**Data shown**.
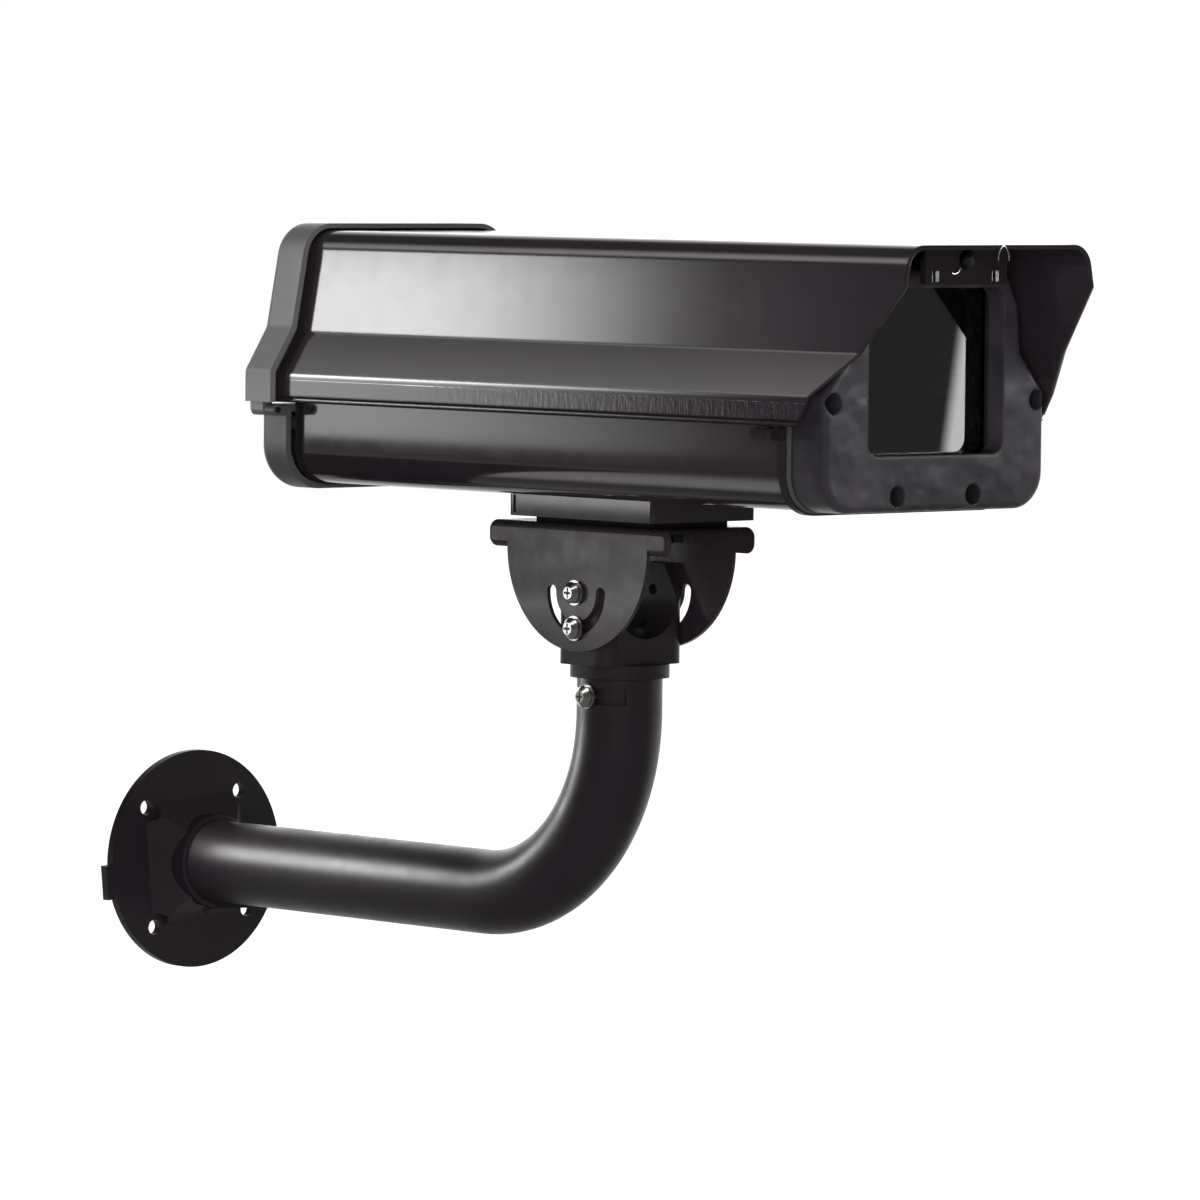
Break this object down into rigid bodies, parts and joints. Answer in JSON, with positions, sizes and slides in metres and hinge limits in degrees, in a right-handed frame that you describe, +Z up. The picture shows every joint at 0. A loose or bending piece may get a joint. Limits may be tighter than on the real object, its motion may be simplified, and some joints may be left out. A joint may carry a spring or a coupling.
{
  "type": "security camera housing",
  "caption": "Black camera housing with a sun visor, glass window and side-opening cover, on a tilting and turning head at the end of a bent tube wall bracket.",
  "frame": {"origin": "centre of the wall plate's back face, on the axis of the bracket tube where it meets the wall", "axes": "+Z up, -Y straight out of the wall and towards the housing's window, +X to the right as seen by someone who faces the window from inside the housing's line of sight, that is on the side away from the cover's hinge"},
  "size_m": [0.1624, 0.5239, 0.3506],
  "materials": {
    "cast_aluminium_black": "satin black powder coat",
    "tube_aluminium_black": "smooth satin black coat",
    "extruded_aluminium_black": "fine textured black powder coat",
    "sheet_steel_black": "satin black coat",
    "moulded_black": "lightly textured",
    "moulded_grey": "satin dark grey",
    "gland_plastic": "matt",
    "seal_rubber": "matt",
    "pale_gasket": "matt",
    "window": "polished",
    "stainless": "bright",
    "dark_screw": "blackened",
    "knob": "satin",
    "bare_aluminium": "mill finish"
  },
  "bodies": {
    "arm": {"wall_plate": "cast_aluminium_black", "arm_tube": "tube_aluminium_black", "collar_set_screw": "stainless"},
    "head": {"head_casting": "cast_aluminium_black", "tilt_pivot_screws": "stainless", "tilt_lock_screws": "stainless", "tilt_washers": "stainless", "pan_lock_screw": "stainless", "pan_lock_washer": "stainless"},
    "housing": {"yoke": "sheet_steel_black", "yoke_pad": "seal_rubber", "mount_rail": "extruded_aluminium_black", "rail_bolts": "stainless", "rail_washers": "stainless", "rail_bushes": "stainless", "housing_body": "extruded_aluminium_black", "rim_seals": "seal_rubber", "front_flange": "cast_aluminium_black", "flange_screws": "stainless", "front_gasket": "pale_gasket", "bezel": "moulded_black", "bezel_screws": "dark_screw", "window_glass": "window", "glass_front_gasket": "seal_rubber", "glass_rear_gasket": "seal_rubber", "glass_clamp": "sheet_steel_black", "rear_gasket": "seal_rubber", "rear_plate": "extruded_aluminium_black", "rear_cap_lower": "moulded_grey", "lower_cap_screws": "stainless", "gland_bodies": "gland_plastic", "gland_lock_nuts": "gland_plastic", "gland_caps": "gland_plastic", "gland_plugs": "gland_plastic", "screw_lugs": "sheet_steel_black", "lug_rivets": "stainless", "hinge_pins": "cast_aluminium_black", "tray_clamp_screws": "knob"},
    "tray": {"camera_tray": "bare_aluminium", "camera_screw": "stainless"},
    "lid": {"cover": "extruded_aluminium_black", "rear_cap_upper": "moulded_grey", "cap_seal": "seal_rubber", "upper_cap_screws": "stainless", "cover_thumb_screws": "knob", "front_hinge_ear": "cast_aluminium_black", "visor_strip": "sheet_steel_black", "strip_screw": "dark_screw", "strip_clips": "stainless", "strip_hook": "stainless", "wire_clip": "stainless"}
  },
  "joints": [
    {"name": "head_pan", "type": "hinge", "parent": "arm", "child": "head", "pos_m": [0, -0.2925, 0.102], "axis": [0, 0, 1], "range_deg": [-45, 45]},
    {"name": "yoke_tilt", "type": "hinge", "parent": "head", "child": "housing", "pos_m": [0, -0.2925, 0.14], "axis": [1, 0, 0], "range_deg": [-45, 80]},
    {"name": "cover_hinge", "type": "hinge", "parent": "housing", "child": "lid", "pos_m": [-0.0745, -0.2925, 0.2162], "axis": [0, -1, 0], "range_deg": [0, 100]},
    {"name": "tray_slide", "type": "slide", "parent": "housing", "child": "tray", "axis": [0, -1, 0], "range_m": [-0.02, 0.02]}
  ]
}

**Set problem**.
Make an exact copy of the material above.

**Full response**.
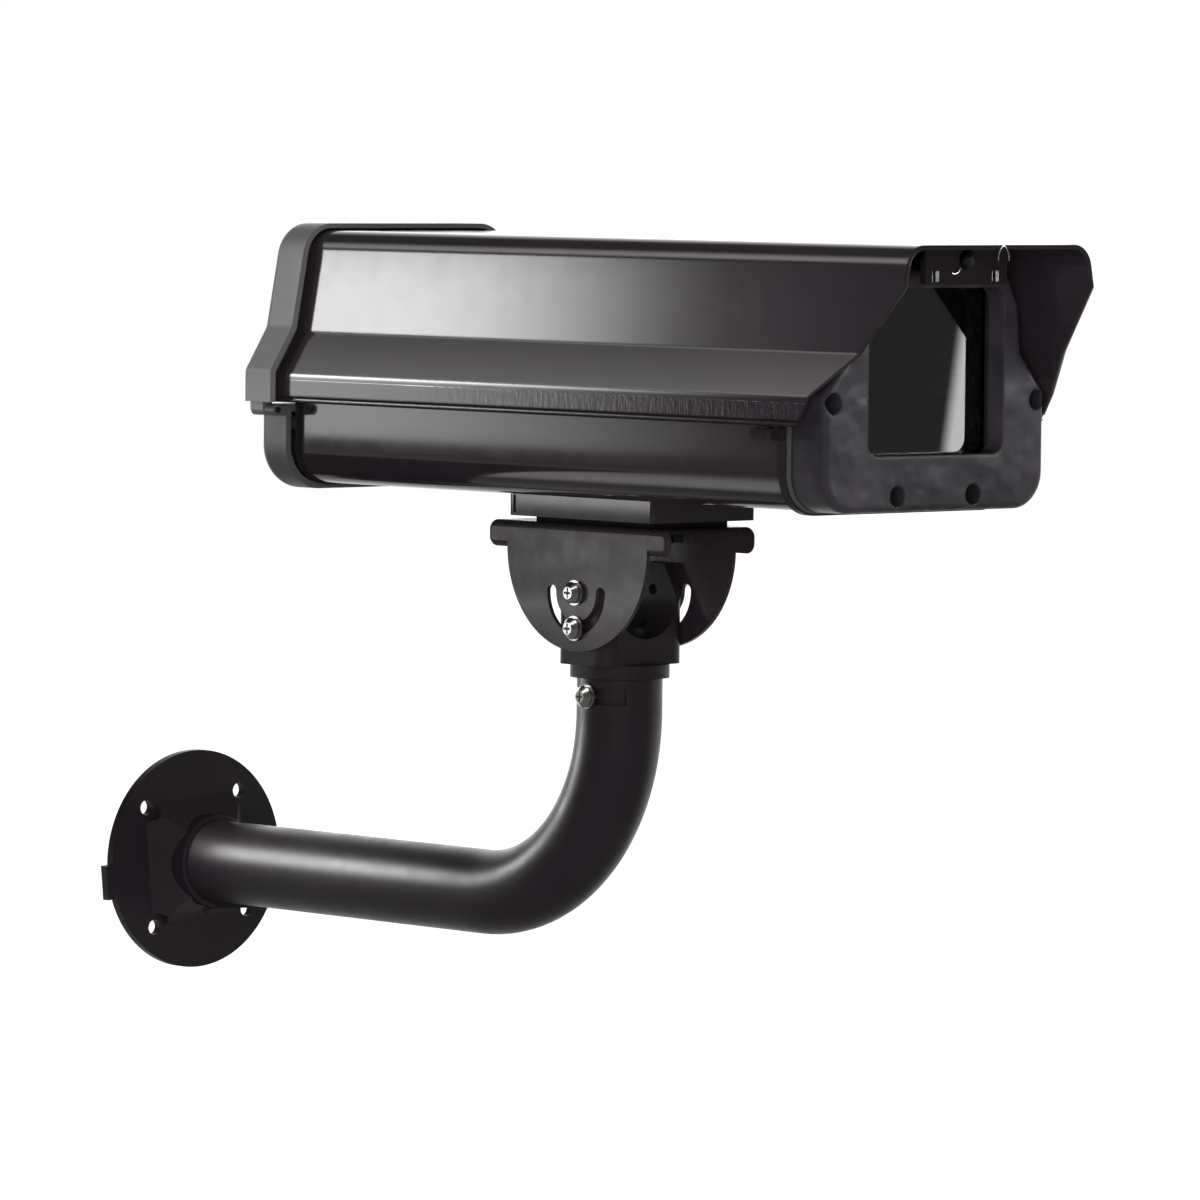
Break this object down into rigid bodies, parts and joints. Answer in JSON, with positions, sizes and slides in metres and hinge limits in degrees, in a right-handed frame that you describe, +Z up. The picture shows every joint at 0. A loose or bending piece may get a joint. Limits may be tighter than on the real object, its motion may be simplified, and some joints may be left out. A joint may carry a spring or a coupling.
{
  "type": "security camera housing",
  "caption": "Black camera housing with a sun visor, glass window and side-opening cover, on a tilting and turning head at the end of a bent tube wall bracket.",
  "frame": {"origin": "centre of the wall plate's back face, on the axis of the bracket tube where it meets the wall", "axes": "+Z up, -Y straight out of the wall and towards the housing's window, +X to the right as seen by someone who faces the window from inside the housing's line of sight, that is on the side away from the cover's hinge"},
  "size_m": [0.1624, 0.5239, 0.3506],
  "materials": {
    "cast_aluminium_black": "satin black powder coat",
    "tube_aluminium_black": "smooth satin black coat",
    "extruded_aluminium_black": "fine textured black powder coat",
    "sheet_steel_black": "satin black coat",
    "moulded_black": "lightly textured",
    "moulded_grey": "satin dark grey",
    "gland_plastic": "matt",
    "seal_rubber": "matt",
    "pale_gasket": "matt",
    "window": "polished",
    "stainless": "bright",
    "dark_screw": "blackened",
    "knob": "satin",
    "bare_aluminium": "mill finish"
  },
  "bodies": {
    "arm": {"wall_plate": "cast_aluminium_black", "arm_tube": "tube_aluminium_black", "collar_set_screw": "stainless"},
    "head": {"head_casting": "cast_aluminium_black", "tilt_pivot_screws": "stainless", "tilt_lock_screws": "stainless", "tilt_washers": "stainless", "pan_lock_screw": "stainless", "pan_lock_washer": "stainless"},
    "housing": {"yoke": "sheet_steel_black", "yoke_pad": "seal_rubber", "mount_rail": "extruded_aluminium_black", "rail_bolts": "stainless", "rail_washers": "stainless", "rail_bushes": "stainless", "housing_body": "extruded_aluminium_black", "rim_seals": "seal_rubber", "front_flange": "cast_aluminium_black", "flange_screws": "stainless", "front_gasket": "pale_gasket", "bezel": "moulded_black", "bezel_screws": "dark_screw", "window_glass": "window", "glass_front_gasket": "seal_rubber", "glass_rear_gasket": "seal_rubber", "glass_clamp": "sheet_steel_black", "rear_gasket": "seal_rubber", "rear_plate": "extruded_aluminium_black", "rear_cap_lower": "moulded_grey", "lower_cap_screws": "stainless", "gland_bodies": "gland_plastic", "gland_lock_nuts": "gland_plastic", "gland_caps": "gland_plastic", "gland_plugs": "gland_plastic", "screw_lugs": "sheet_steel_black", "lug_rivets": "stainless", "hinge_pins": "cast_aluminium_black", "tray_clamp_screws": "knob"},
    "tray": {"camera_tray": "bare_aluminium", "camera_screw": "stainless"},
    "lid": {"cover": "extruded_aluminium_black", "rear_cap_upper": "moulded_grey", "cap_seal": "seal_rubber", "upper_cap_screws": "stainless", "cover_thumb_screws": "knob", "front_hinge_ear": "cast_aluminium_black", "visor_strip": "sheet_steel_black", "strip_screw": "dark_screw", "strip_clips": "stainless", "strip_hook": "stainless", "wire_clip": "stainless"}
  },
  "joints": [
    {"name": "head_pan", "type": "hinge", "parent": "arm", "child": "head", "pos_m": [0, -0.2925, 0.102], "axis": [0, 0, 1], "range_deg": [-45, 45]},
    {"name": "yoke_tilt", "type": "hinge", "parent": "head", "child": "housing", "pos_m": [0, -0.2925, 0.14], "axis": [1, 0, 0], "range_deg": [-45, 80]},
    {"name": "cover_hinge", "type": "hinge", "parent": "housing", "child": "lid", "pos_m": [-0.0745, -0.2925, 0.2162], "axis": [0, -1, 0], "range_deg": [0, 100]},
    {"name": "tray_slide", "type": "slide", "parent": "housing", "child": "tray", "axis": [0, -1, 0], "range_m": [-0.02, 0.02]}
  ]
}